Volvemos al 24 de febrero. En pocos días se supo que la población ucraniana estaba huyendo en condiciones desesperadas, llevando encima lo mínimo necesario para afrontar horas y horas de viaje incierto y frío. Esther abrió su armario lleno de mantas y pensó en llevárselas al padre Igor, capellán de los ucranianos católicos de rito bizantino en Milán, para que se las diera a los refugiados que fueran llegando. Llenó el coche de una amiga y las llevó pero… ese vacío seguía allí. A lo largo de su jornada, trabajando como asistenta y cuidadora, no podía dejar de pensar en esa gente.

Los martes, Esther da el relevo a Valentina cuidando a un anciano. Valentina es ucraniana. Cuando llega para sustituirla, la mira. La preocupación y la angustia marcan su rostro. Su hija y sus nietos están allá. Las noticias que llegan son confusas. «No sé qué decirte», le dice Valentina entre lágrimas. Mientras tanto, Esther le quita el trabajo y el detergente de las manos y se pone a limpiar el baño. «Me gustaría traerlos aquí, ¿pero dónde los meto?». Esther levanta la cabeza del lavabo: «En mi casa», aunque su hijo se casaba ese sábado y la casa tiene pocos metros cuadrados.

La familia de Valentina llegó por fin. Sus nietos no eran tan pequeños como pensaba Esther, que se encuentra con tres adolescentes. Al cabo de unas horas, el pequeño apartamento de dos habitaciones se llena de colchones. Ella decide dejar su habitación a los invitados: Natasha y sus hijos, Marina, Budam y Stanislao. Todos cabizbajos. Ningún abrazo ni dulce logra arrancarles una sonrisa.

«La primera semana no fue fácil», cuenta Esther. El idioma era un gran obstáculo. Allí nadie hablaba inglés, se comunicaban con gestos y con el traductor del móvil. «Al final logras entenderte con un poco de esfuerzo. Cuesta, solo hay un baño y había que esperar el turno, pero era bonito sentarse juntos a cenar y poco a poco veías que con el paso de los días empezaban a levantar la mirada y hasta a sonreír. Siempre me he sentido amada por Dios, para mí es un padre con el que puedo hablar, y ha estado conmigo en esta casa todos los días». Esa casa que se ha convertido en un continuo vaivén de gente que trae de todo –ropa, comida– y que hace que Esther se sienta más libre.

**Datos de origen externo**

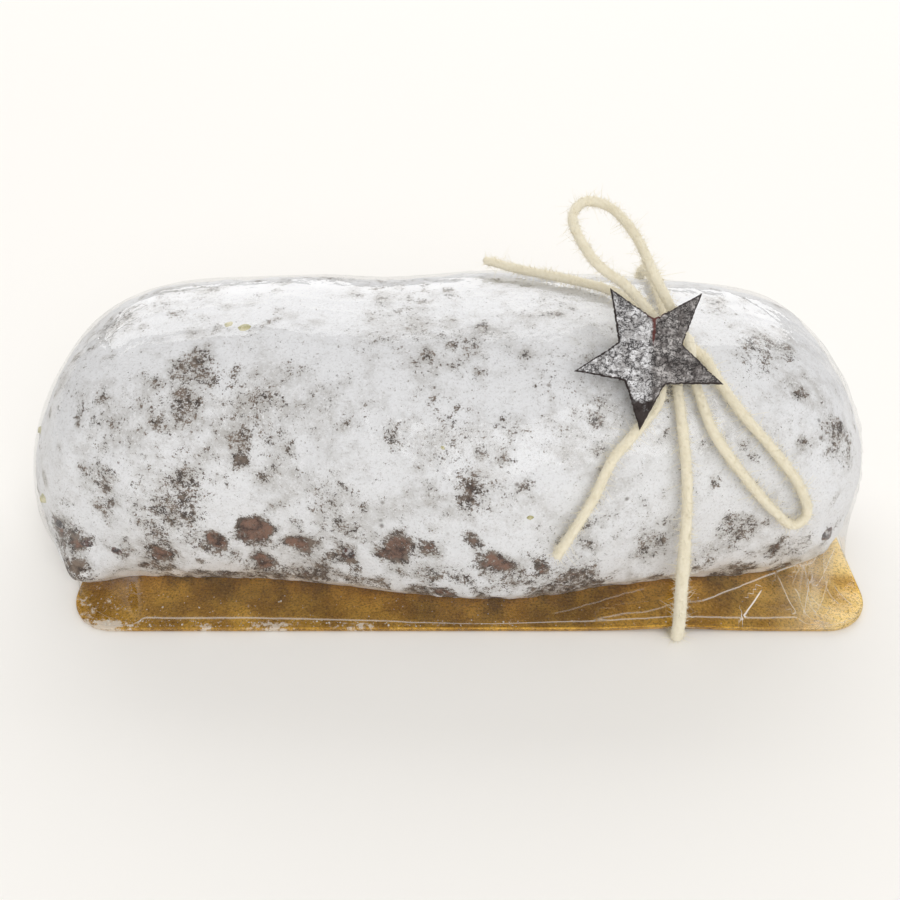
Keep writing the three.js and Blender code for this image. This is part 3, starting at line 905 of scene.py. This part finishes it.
def add_mesh(vertices, faces, more):
    """Adds more, which is vertices and faces too, to the two lists."""
    start = len(vertices)
    vertices.extend(more[0])
    faces.extend(tuple(start + i for i in face) for face in more[1])


def knot_route():
    """The cord's turns round the knot: an oval helix across it."""
    turns = 2.75
    points = []
    for share in np.linspace(0, 1, 26):
        angle = 2 * math.pi * turns * share + 0.6
        x = KNOT_CENTRE[0] + (share - 0.5) * 2 * (KNOT_RADII[0] - CORD_RADIUS - 0.4)
        y = KNOT_CENTRE[1] + (KNOT_RADII[1] - CORD_RADIUS) * math.cos(angle)
        z = KNOT_CENTRE[2] + (KNOT_RADII[2] - CORD_RADIUS) * math.sin(angle)
        points.append((x, y, z))
    return points


# ---- star ----


def make_star():
    """A five-pointed star cut from birch bark, with ragged edges and a raised seam."""
    edge = star_outline(np.random.default_rng(7))
    shares = np.concatenate([np.linspace(0, 0.96, 26), [1.0]])
    face = shares[:, None, None] * edge[None]
    grid = np.concatenate([star_surface(face, shares, 1), star_surface(face, shares, -1)[::-1]])
    wear = rim_wear(face, shares)
    raw = np.concatenate([wear, wear[::-1] + 0.35])
    flat, faces = sheet(grid, wrap=True)
    c, s = math.cos(STAR_LEAN), math.sin(STAR_LEAN)
    lean = np.array([[1, 0, 0], [0, c, -s], [0, s, c]])
    placed = flat @ lean.T + np.array(STAR_CENTRE)
    piece = mesh_piece("birch_star", placed, faces, bark_material(), "bark", ["bark_star"])
    paint(piece, "raw", raw.ravel())
    paint(piece, "side", step(across_seam(flat), -1.2, 1.2))
    paint(piece, "seam", gauss(across_seam(flat) - STAR_SEAM_X, 2.2) * step(flat[:, 1], -1, 3))


def across_seam(points):
    """How far points of the star's plane lie to the right of a line that slants like its seam."""
    return points[..., 0] - STAR_SEAM_SLANT * points[..., 1]


# How far each corner of the cut star strays from a true one, tip and notch by turns, in millimetres.
STAR_STRAY = [(1.1, 1.2), (0.2, 0.1), (-0.1, 0.9), (0, -0.4), (-1.3, 0.2), (-1.4, 0), (-2.4, -0.5),
              (-1.6, -0.2), (0.2, -0.8), (-1.0, 0.2)]


def star_outline(rng):
    """The star's outline with small nicks, as points in its own plane."""
    corners = []
    for i, stray in enumerate(STAR_STRAY):
        turn = STAR_FIRST_TIP + math.pi / 5 * i
        radius = STAR_RADIUS * (0.98 if i % 2 == 0 else STAR_NOTCH)
        corners.append(radius * np.array([math.cos(turn), math.sin(turn)]) + stray)
    points = []
    for start, end in zip(corners, corners[1:] + corners[:1]):
        for share in np.linspace(0, 1, 30, endpoint=False):
            spot = start + share * (end - start)
            nick = 0.28 * rng.normal() * min(1, 6 * share, 6 * (1 - share) + 0.2)
            points.append(spot * (1 - abs(nick) / np.linalg.norm(spot)))
    return np.array(points)


def star_surface(grid, shares, side):
    """One face of the star with its relief: the upper, with the seam, where side is 1, or the lower, -1."""
    half = STAR_THICKNESS / 2
    points = np.concatenate([grid, np.zeros(grid.shape[:2] + (1,))], axis=2)
    relief = 0.16 * fractal(points, 3.2, 3, 80 + side) + 0.1 * noise(points * [0.4, 1.6, 1], 1.8, 84)
    seam = 0.3 * gauss(across_seam(points) - STAR_SEAM_X, 0.7)
    rounding = 0.35 * step(shares, 0.93, 1.0)[:, None]
    height = half - 0.3 + (relief + (seam if side > 0 else 0)) * (1 - 0.6 * rounding) - rounding
    points[..., 2] = side * np.clip(height, 0.25, half)
    return points


def rim_wear(grid, shares):
    """How far the bark's brown inside shows: at the rim, the seam and the lowest tips."""
    rim = 0.8 * step(shares, 0.9, 0.97)[:, None] * np.ones(grid.shape[:2])
    seam = 0.74 * gauss(across_seam(grid) - STAR_SEAM_X, 0.7 + 0.6 * step(grid[..., 1], 2, 9))
    seam = seam * step(grid[..., 1], -9, 6)
    tip = 0.8 * step(-grid[..., 1], 9, 15)
    return np.maximum.reduce([rim, seam, tip])


# ---- fruit, nuts and crumbs ----


def lump(rng, centre, size, squash):
    """A small rounded, dented lump: vertices and faces."""
    axes = size * np.array([1.0, rng.uniform(0.7, 1.0), squash])
    spin = rng.uniform(0, 2 * math.pi)
    shift = rng.uniform(0, 50, 3)
    up = np.linspace(0, math.pi, 9)[:, None]
    turn = np.linspace(0, 2 * math.pi, 12, endpoint=False)
    ball = np.stack([np.sin(up) * np.cos(turn), np.sin(up) * np.sin(turn), np.cos(up) + 0 * turn], axis=-1)
    x, y, z = np.moveaxis(ball * axes * (1 + 0.22 * noise(ball * 2 + shift, 1.0, 3))[..., None], -1, 0)
    c, s = math.cos(spin), math.sin(spin)
    return sheet(np.array(centre) + np.stack([x * c - y * s, x * s + y * c, z], axis=-1), wrap=True)


def make_scattered(name, spots, material, slot, squash, seed):
    """One piece of many lumps, each given by its centre and size."""
    rng = np.random.default_rng(seed)
    vertices, faces = [], []
    for centre, size in spots:
        add_mesh(vertices, faces, lump(rng, centre, size, squash))
    mesh_piece(name, vertices, faces, material, slot)


def on_loaf(x, turn, sunk):
    """The point at x and turn, in degrees, that lies sunk millimetres inside the film."""
    turn = np.clip(math.radians(turn), 0.01, math.pi - 0.01)
    spot = arch_point(x, turn)
    along = arch_point(x + 0.1, turn) - arch_point(x - 0.1, turn)
    across = arch_point(x, turn + 0.005) - arch_point(x, turn - 0.005)
    inward = np.cross(across, along)
    inward *= np.sign(inward @ (np.array([0.5 * x, 0, 30]) - spot))
    return spot + inward / np.linalg.norm(inward) * sunk


def make_toppings():
    """Raisins and nuts in the crust, each by its x, turn in degrees and size, and sugar on the card."""
    raisins = [(-114, 1, 3.6), (-124, 4, 3.0), (123, 0, 3.4), (-104, 0, 2.8), (-30, 3, 2.6), (60, 172, 3.4),
               (-20, 176, 3.2), (-85, 170, 3.4), (15, 168, 3), (100, 178, 3.2)]
    spots = [(on_loaf(x, turn, 1.3 + 0.55 * size), size) for x, turn, size in raisins]
    make_scattered("raisins", spots, fruit_material(), "crust", 0.8, 101)
    nuts = [(-62, 83, 3.0), (-67, 85, 2.2), (-1, 41, 1.2), (25, 19, 1.2), (-131, 12, 2.2), (-134, 55, 2),
            (-45, 130, 2), (66, 140, 1.8)]
    spots = [(on_loaf(x, turn, 1.35 + 0.5 * size), size) for x, turn, size in nuts]
    make_scattered("nuts", spots, nut_material(), "crust", 0.6, 102)
    rng = np.random.default_rng(103)
    crumbs = []
    for _ in range(CRUMB_COUNT):
        x = -112 + 235 * rng.beta(0.9, 2.2)
        from_front = rng.uniform(0.6, 3.2) if rng.random() < 0.7 else rng.uniform(3, 14)
        y = CARD_Y - CARD_DEPTH / 2 + from_front
        size = rng.uniform(0.08, 0.24) * (2 if rng.random() < 0.06 else 1)
        crumbs.append(((x, y, card_top(x) + 0.3 * size), size))
    make_scattered("sugar_crumbs", crumbs, crumb_material(), "sugar", 0.6, 104)


# ---- camera, floor and light ----


def make_camera():
    """The camera: 40 degrees above the table, square to the loaf's front."""
    data = bpy.data.cameras.new("camera")
    data.sensor_width = CAMERA_SENSOR
    data.lens = CAMERA_LENS
    camera = new_object("camera", data)
    camera.location = metres(CAMERA_PLACE)
    camera.rotation_euler = (math.radians(CAMERA_PITCH), 0, 0)
    bpy.context.scene.camera = camera


def make_floor():
    bpy.ops.mesh.primitive_plane_add(size=16, location=(0, 0, -0.0004))
    floor = bpy.context.object
    floor.name = "floor"
    n = Nodes("pale_floor")
    floor.data.materials.append(n.finish((249, 247, 243), 0.9, Specular_IOR_Level=0.1))


def area_light(name, place, target, size, energy):
    """A rectangular light at place, facing target."""
    data = bpy.data.lights.new(name, "AREA")
    data.shape = "RECTANGLE"
    data.size, data.size_y = size
    data.energy = energy
    light = new_object(name, data)
    light.location = place
    light.rotation_euler = (Vector(target) - Vector(place)).to_track_quat("-Z", "Y").to_euler()


def make_lights():
    """A pale studio, lit by a large softbox behind and a smaller one in front."""
    world = bpy.data.worlds.new("studio")
    world.use_nodes = True
    background = world.node_tree.nodes["Background"]
    background.inputs["Color"].default_value = linear((254, 252, 250))
    background.inputs["Strength"].default_value = WORLD_STRENGTH
    bpy.context.scene.world = world
    for softbox in SOFTBOXES:
        area_light(*softbox)
    bpy.context.scene.view_settings.view_transform = "Standard"


make_camera()
make_cords(felt_material())
make_card()
make_loaf()
make_film()
make_star()
make_toppings()
make_floor()
make_lights()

Entre las personas que ayudan a Esther destacan Maria y Carlo, una pareja del barrio. Un día se encontraron en misa y Esther les dijo: «¿Habéis conocido a mi familia?», refiriéndose a sus huéspedes ucranianos. Carlo tardó en responder, aquella palabra, “familia”, le sorprendió. Luego le dio las gracias por todo lo que estaba haciendo. «No debes agradecérmelo a mí», respondió ella. «Agradécele al Señor todo lo que nos da». Y añadió: «Hace unas semanas encomendé a mi hijo a Jesús porque se iba a casar. Me preguntaba cómo iba a vivir con un hijo menos en casa y mira, el Señor me ha respondido inmediatamente».

La mujer de Carlo es profesora de ruso, un motivo óptimo para invitar a Esther y a su “familia” a cenar, en el fondo con el deseo de participar de alguna manera de esa acogida. Por fin los ucranianos pudieron expresarse en su lengua. Así se enteraron de que los tres chavales siguen sus clases online todas las mañanas. «Me impresiona», afirma Maria, «que en una situación de guerra haya profesores que no dejen de conectarse con sus alumnos para seguir en contacto con ellos y mantenerlos vivos». A Carlo le conmueve especialmente la gratuidad desproporcionada de esta mujer peruana. «En cada instante, Jesús hace suceder algo que me descoloca y me hace pasar de una solidaridad genérica a poder ayudar concretamente a otro, dejándome además abrazar por Él. Así he podido ver la disponibilidad y alegría de mis cinco hijos. O el dolor de Natasha, la madre, que tímidamente empezó a contar cómo tuvo que preparar las maletas con prisa y con pánico, que nos dijo: “Estos días estoy empezando a aprender qué es lo esencial”. Con ellos, solo puedo pensar que Jesús ha venido a visitarnos».